__Material provided__.
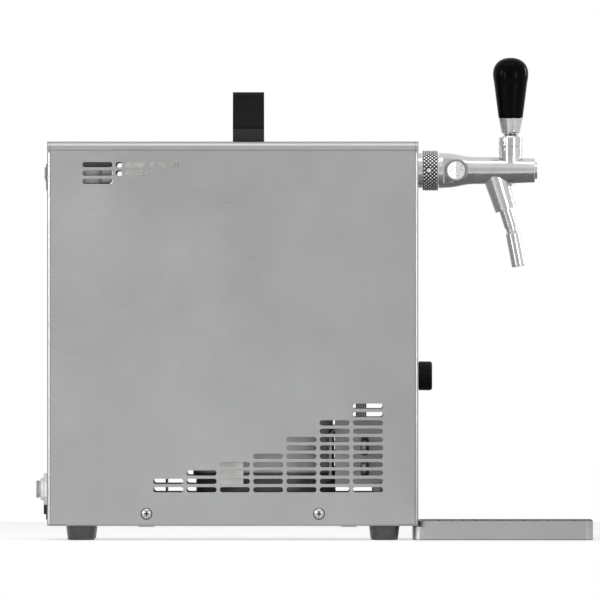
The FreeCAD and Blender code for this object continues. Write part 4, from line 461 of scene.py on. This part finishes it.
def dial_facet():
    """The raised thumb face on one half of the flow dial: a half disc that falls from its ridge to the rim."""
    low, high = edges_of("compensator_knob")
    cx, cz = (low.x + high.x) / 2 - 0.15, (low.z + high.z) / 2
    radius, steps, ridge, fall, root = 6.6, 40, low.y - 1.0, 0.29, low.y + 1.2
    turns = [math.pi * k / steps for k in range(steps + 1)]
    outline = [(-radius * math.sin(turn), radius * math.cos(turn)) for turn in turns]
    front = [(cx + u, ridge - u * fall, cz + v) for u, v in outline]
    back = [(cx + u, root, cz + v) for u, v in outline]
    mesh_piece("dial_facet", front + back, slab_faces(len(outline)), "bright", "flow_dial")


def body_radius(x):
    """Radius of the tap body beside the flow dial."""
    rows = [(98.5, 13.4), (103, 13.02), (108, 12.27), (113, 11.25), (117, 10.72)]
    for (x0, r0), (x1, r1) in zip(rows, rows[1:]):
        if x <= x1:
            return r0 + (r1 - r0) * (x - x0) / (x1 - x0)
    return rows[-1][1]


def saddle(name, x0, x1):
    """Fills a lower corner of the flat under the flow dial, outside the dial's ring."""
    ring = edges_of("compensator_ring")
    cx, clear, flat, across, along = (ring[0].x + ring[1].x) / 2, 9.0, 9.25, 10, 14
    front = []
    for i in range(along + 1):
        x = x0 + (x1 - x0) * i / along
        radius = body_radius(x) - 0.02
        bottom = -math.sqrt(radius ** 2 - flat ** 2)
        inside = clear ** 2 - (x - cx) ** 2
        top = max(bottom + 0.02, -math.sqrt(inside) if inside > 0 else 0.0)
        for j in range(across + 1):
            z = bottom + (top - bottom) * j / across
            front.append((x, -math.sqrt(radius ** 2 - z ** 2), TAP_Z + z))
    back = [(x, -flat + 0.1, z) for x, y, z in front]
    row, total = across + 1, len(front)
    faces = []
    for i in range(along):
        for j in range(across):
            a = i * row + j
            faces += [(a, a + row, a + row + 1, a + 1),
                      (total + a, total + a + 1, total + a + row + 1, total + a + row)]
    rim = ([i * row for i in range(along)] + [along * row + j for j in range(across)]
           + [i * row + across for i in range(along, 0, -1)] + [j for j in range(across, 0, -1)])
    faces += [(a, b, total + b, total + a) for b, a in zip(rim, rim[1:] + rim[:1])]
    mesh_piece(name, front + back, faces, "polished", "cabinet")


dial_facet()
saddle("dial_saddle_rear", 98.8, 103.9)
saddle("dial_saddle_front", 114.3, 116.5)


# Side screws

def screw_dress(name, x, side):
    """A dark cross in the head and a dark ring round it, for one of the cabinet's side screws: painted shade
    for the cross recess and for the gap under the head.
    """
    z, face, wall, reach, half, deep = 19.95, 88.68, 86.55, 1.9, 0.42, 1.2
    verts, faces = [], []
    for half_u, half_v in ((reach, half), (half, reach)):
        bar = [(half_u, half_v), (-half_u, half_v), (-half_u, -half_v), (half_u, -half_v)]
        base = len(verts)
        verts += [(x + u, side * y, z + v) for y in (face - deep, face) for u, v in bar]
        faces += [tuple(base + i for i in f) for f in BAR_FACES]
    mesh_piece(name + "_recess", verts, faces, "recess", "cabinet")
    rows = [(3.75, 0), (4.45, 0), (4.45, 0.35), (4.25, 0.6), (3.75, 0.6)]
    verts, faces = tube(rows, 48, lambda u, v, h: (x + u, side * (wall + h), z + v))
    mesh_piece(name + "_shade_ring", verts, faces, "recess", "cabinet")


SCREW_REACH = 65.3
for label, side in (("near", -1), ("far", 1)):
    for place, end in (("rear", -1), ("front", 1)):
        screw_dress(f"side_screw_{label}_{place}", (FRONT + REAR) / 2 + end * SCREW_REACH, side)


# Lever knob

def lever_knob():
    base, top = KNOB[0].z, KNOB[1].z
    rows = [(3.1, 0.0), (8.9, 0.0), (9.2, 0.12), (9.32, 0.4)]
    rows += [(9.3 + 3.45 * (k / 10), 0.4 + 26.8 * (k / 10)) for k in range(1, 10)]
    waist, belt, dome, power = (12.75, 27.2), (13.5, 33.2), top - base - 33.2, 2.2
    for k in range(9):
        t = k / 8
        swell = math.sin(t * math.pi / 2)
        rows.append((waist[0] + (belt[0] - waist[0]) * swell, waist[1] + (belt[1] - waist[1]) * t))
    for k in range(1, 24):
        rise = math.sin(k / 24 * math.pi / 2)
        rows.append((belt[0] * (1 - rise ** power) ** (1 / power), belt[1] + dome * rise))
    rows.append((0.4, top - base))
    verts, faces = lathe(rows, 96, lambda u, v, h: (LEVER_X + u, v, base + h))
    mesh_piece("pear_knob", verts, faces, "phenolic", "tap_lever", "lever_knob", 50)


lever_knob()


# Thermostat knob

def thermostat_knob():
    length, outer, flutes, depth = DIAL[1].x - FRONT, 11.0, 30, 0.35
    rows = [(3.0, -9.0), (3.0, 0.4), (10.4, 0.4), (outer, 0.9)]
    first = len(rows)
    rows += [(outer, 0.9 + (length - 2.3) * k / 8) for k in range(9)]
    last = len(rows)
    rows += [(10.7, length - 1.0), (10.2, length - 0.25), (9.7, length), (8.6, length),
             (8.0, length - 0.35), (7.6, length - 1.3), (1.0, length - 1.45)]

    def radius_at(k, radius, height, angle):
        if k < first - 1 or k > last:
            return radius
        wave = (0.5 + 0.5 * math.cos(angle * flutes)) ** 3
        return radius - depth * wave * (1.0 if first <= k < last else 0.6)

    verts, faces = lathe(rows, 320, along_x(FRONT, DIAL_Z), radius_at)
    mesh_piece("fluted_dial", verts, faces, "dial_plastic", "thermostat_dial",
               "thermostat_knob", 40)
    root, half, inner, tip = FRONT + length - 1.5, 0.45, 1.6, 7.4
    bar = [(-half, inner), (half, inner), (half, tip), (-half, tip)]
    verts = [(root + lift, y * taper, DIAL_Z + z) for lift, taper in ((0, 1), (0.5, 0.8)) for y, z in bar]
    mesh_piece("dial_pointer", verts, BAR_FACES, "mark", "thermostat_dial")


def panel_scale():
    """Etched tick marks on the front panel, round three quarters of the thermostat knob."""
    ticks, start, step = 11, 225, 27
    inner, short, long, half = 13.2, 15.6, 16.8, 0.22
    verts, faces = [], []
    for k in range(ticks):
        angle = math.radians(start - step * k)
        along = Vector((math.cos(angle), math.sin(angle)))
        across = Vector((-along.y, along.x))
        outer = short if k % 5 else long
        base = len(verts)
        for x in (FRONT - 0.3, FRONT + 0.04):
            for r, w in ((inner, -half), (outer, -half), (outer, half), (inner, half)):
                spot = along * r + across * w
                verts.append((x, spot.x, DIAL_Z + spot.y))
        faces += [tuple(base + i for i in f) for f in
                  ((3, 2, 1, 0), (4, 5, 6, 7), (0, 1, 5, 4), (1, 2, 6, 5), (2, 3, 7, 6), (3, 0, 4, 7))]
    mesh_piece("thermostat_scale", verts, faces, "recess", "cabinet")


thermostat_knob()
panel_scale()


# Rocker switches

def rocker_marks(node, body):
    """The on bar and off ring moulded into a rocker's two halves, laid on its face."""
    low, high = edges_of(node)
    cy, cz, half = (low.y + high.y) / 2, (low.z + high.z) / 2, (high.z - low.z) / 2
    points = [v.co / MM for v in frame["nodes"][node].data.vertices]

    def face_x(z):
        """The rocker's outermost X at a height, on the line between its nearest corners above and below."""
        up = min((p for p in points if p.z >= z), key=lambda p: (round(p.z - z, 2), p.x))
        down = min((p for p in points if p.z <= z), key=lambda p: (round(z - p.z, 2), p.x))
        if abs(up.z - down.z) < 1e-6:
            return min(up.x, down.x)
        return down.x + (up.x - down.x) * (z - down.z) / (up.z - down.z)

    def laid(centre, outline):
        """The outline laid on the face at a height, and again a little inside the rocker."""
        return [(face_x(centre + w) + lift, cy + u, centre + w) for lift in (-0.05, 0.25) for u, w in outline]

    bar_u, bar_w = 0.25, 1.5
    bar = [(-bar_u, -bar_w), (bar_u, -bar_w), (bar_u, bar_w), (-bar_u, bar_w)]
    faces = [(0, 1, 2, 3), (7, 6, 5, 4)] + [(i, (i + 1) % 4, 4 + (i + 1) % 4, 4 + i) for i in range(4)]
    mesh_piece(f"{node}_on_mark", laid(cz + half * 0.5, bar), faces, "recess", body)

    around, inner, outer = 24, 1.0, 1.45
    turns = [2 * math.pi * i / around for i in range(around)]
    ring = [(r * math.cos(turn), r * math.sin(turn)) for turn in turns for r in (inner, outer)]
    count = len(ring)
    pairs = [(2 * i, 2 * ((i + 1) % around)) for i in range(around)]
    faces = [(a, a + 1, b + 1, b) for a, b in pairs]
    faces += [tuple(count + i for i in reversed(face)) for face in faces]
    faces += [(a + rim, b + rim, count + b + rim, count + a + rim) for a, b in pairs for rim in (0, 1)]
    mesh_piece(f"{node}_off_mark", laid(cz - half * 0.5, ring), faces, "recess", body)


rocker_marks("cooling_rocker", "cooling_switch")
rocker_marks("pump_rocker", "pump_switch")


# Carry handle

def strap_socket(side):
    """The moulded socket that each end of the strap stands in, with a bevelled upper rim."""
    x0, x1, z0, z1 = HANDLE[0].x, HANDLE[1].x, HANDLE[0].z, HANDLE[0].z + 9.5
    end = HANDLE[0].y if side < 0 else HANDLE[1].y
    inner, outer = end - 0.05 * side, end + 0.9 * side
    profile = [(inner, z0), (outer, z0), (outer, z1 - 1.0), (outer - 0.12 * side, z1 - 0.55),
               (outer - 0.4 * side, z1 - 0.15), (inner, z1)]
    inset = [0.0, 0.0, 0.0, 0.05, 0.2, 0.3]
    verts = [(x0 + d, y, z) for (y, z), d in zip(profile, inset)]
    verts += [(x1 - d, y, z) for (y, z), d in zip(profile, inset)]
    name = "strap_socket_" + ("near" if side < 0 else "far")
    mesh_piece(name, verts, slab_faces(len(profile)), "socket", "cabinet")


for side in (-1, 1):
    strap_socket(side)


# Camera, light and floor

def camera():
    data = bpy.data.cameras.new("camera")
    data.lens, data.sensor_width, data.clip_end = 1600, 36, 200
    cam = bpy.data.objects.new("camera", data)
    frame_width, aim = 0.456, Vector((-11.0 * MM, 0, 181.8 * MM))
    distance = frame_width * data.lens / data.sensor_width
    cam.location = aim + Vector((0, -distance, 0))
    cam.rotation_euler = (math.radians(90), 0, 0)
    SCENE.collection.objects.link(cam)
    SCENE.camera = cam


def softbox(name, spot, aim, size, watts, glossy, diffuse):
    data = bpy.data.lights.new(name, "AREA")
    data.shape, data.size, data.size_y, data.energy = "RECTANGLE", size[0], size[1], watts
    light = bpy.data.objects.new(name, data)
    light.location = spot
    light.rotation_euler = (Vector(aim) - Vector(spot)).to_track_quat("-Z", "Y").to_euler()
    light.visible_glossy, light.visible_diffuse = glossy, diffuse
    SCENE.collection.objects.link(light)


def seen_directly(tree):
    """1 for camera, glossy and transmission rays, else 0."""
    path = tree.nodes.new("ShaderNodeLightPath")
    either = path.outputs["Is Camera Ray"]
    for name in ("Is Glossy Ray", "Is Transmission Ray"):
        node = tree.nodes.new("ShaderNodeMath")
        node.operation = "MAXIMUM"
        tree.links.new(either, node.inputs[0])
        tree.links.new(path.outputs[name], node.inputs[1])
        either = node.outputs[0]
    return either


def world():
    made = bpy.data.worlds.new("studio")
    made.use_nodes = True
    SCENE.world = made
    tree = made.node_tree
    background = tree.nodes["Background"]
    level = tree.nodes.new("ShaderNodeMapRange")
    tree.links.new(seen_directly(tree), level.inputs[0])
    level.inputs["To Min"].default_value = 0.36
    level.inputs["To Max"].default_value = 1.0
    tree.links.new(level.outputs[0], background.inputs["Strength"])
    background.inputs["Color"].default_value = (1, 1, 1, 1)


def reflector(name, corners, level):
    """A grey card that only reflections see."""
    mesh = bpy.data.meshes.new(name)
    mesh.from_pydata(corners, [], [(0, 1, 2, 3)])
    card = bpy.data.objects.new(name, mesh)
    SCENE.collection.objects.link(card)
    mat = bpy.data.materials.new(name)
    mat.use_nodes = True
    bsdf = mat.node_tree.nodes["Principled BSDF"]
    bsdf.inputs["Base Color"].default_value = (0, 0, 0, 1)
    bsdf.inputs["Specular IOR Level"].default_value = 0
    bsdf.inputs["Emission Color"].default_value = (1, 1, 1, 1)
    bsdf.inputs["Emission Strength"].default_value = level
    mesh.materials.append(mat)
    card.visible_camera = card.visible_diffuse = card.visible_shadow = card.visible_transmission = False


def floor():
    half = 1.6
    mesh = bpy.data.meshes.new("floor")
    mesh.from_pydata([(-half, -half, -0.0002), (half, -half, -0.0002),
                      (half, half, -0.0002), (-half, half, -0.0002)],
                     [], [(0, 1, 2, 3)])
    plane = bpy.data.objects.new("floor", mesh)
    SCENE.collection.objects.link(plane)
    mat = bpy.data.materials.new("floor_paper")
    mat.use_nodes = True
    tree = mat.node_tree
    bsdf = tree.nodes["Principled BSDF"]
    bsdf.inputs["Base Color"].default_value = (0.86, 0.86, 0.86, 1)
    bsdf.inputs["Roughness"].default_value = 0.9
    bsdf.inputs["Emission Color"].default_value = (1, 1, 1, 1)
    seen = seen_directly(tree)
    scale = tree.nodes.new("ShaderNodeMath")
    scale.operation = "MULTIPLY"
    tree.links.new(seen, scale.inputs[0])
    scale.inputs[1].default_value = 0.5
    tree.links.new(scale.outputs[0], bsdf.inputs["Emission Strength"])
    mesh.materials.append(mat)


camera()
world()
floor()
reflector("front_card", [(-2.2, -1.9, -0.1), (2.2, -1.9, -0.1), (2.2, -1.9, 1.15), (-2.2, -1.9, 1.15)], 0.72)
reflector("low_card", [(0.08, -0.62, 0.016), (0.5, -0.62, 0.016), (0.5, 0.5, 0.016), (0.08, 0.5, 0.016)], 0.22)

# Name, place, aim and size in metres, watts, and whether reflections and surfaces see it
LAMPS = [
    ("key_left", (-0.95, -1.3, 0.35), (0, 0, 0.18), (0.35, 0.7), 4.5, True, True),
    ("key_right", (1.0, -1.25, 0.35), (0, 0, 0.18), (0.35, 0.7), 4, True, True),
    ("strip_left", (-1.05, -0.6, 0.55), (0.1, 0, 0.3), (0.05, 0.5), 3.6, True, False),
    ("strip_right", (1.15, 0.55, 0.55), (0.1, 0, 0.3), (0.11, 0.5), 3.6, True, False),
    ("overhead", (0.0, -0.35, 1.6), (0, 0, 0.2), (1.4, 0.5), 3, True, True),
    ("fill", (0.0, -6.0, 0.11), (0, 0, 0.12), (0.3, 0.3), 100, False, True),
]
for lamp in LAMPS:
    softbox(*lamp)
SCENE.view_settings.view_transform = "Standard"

__Goal__.
Starting at the top of the data above, repeat every line exactly until the line containing "return rows[-1][1]" has been given, then stop.

__Problem solution__.
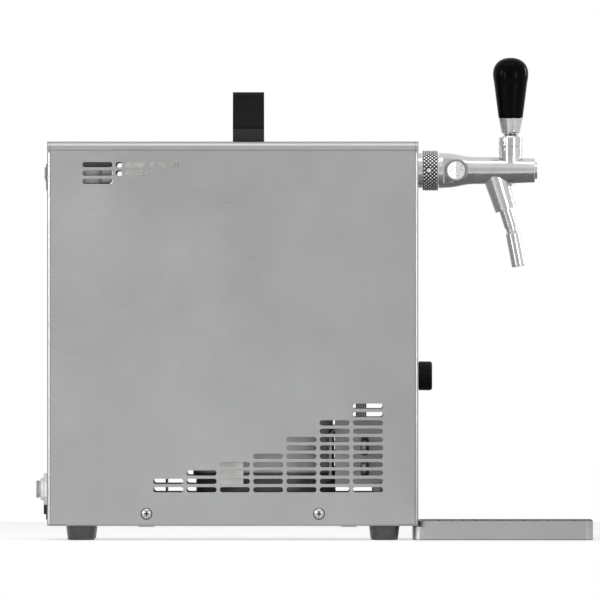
The FreeCAD and Blender code for this object continues. Write part 4, from line 461 of scene.py on. This part finishes it.
def dial_facet():
    """The raised thumb face on one half of the flow dial: a half disc that falls from its ridge to the rim."""
    low, high = edges_of("compensator_knob")
    cx, cz = (low.x + high.x) / 2 - 0.15, (low.z + high.z) / 2
    radius, steps, ridge, fall, root = 6.6, 40, low.y - 1.0, 0.29, low.y + 1.2
    turns = [math.pi * k / steps for k in range(steps + 1)]
    outline = [(-radius * math.sin(turn), radius * math.cos(turn)) for turn in turns]
    front = [(cx + u, ridge - u * fall, cz + v) for u, v in outline]
    back = [(cx + u, root, cz + v) for u, v in outline]
    mesh_piece("dial_facet", front + back, slab_faces(len(outline)), "bright", "flow_dial")


def body_radius(x):
    """Radius of the tap body beside the flow dial."""
    rows = [(98.5, 13.4), (103, 13.02), (108, 12.27), (113, 11.25), (117, 10.72)]
    for (x0, r0), (x1, r1) in zip(rows, rows[1:]):
        if x <= x1:
            return r0 + (r1 - r0) * (x - x0) / (x1 - x0)
    return rows[-1][1]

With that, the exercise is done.